In its first year after consolidation, the enrollment of the Greenwood Leflore Consolidated School District is about 3.3% below the combined totals for the Greenwood and Leflore County districts for the fall of 2018.
The overall number of students was down by 162 from last year’s October figure of 4,878 in the two districts. The changes at most of the schools were small, although there was a 14.9% increase at Claudine Brown Elementary School and a 28.8% drop at East Elementary.
Dr. Mary Brown, superintendent of the consolidated district, attributed the slight decrease to population decline in the area and relocation of parents seeking better job opportunities.
The Carroll County district’s enrollment also dropped slightly, by only 1.5%.

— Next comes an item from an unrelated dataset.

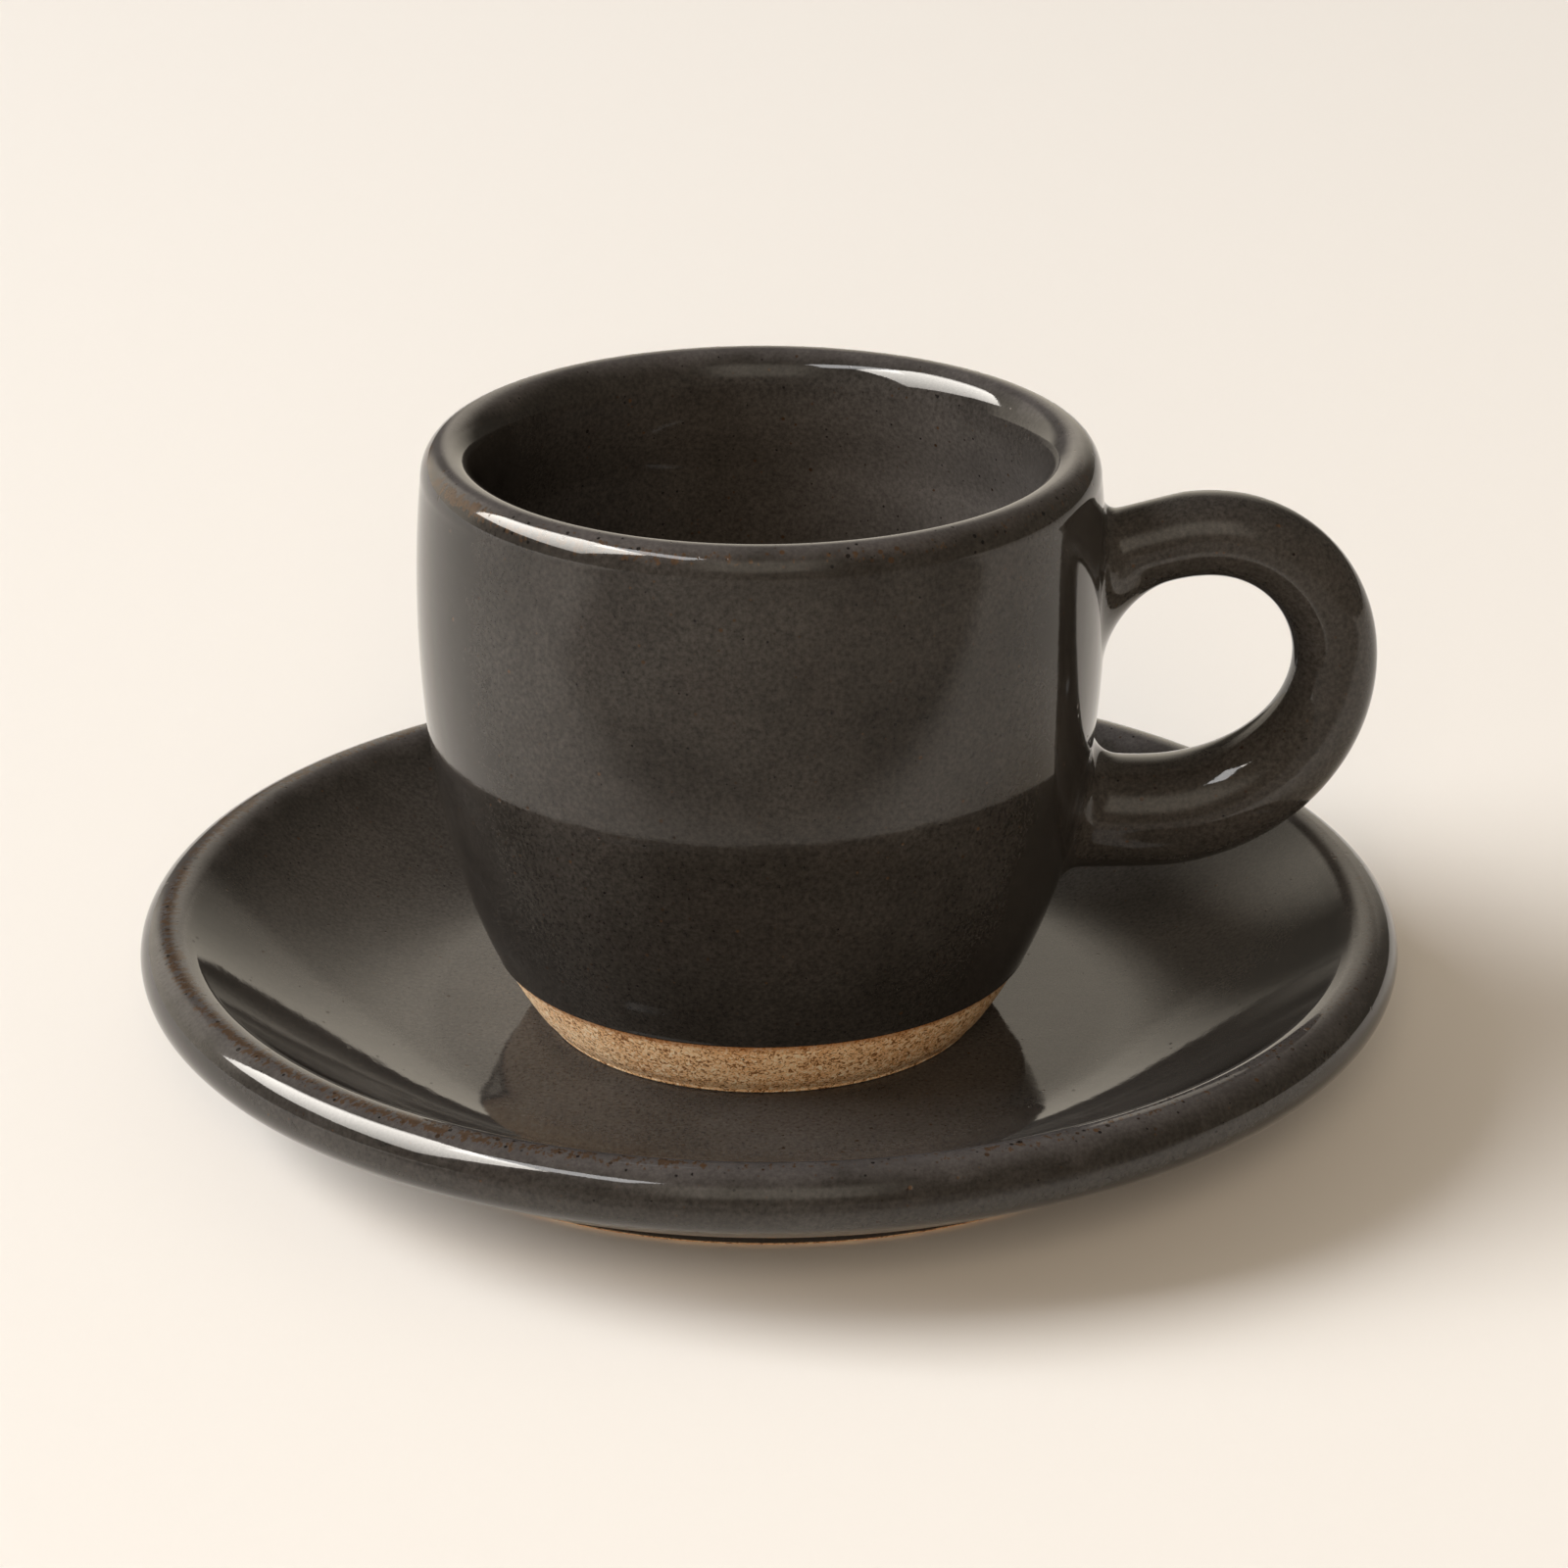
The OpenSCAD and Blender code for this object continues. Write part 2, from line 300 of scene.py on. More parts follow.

Carroll County Superintendent Billy Joe Ferguson said he expected it to be about the same and hadn’t planned for a large increase or decrease. Like Brown, he cited a population decline and the departure of some residents for other jobs.
“When the county population decreases, you expect the school one to decrease,” he said.
Small increases or decreases from one year to the next don’t necessitate dramatic changes, although declines over 10 years do have an impact because enrollment affects funding, Ferguson said.
Enrollments at Pillow Academy and Carroll Academy were steady; Pillow’s total of 769 was the same as last fall’s, and Carroll gained six students.
Pillow Headmaster Rodney Brown said the number there was expected to be about the same. Pillow had 757 students at the end of the 2018-2019 year.
“Our enrollment’s been strong the last several years — consistent around 760 to 770 — and we hope it continues,” he said.
The problem comes if there is a significant drop of 25 or 30 students, but “we haven’t experienced that yet, so hopefully that won’t happen,” said Brown, who came to Pillow in the summer of 2017. He said the school will continue its marketing efforts and “put Pillow Academy out there as much as we can.”
Penny Mitchell, headmaster at Carroll, said the increase from 320 students to 326 was a good sign.
“We were hoping to get more, so we were excited about that. ... We just hope we can keep on improving and adding more students as time goes on,” she said.
Mitchell said the school has the staff to handle the number of students there and keep classes at a desirable size.
She said the school is also stepping up its marketing about its activities and students’ achievements. When she came on board last year, she started a monthly newsletter that is emailed to parents and others and tells what’s going on at Carroll.
Enrollment at Delta Streets Academy was down from 69 students to 61.
T. Mac Howard, head of school, said his ideal enrollment there would be about 20 students per grade. The current average is 12.
He said changes in enrollment don’t affect school operations much because the majority of the funding comes from donations.
“I’m very optimistic for the remainder of the school year, and hopefully that will bring some growth and some excitement,” he said.
At North New Summit School, the enrollment was up to 147 with the addition of a couple of students this week, only a small increase over the last couple of years.
Headmaster Keith Davis said that there is a waiting list for students but that “we are pretty much at capacity with our current restraints,” including classroom size and staff. The goal is to keep the student-teacher ratio at about 12-to-1, and the school doesn’t have the classroom space or staff to exceed that, he said.
“We’re good where we are,” he said.
The enrollment at St. Francis School declined by 12.7% to 60 students. The school has eliminated pre-kindergarten and kindergarten this year because that’s where the numbers were especially low, said Jackie Cooper-Lewis, principal.
“We did kind of think it was going to be around 60, but we always hope for more,” she said.
She said there were no changes to the staff other than in pre-kindergarten and kindergarten.
In the spring of 2018, the school said it would be forced to close if it didn’t enroll at least 60 students in the fall. It met that goal.
This time, “we already have the go-ahead; we know we’ll be open next year,” Cooper-Lewis said. “Past next year, we’re not really sure.”
She said St. Francis depends greatly on word of mouth but also is continuing to market itself online. Parents also were offered discounts on tuition if they recruited other parents to enroll their children.
Cooper-Lewis said she remains optimistic every year, since the school has faced challenges before and overcome them.
“I don’t think God’s going to close us until he gets ready,” she said.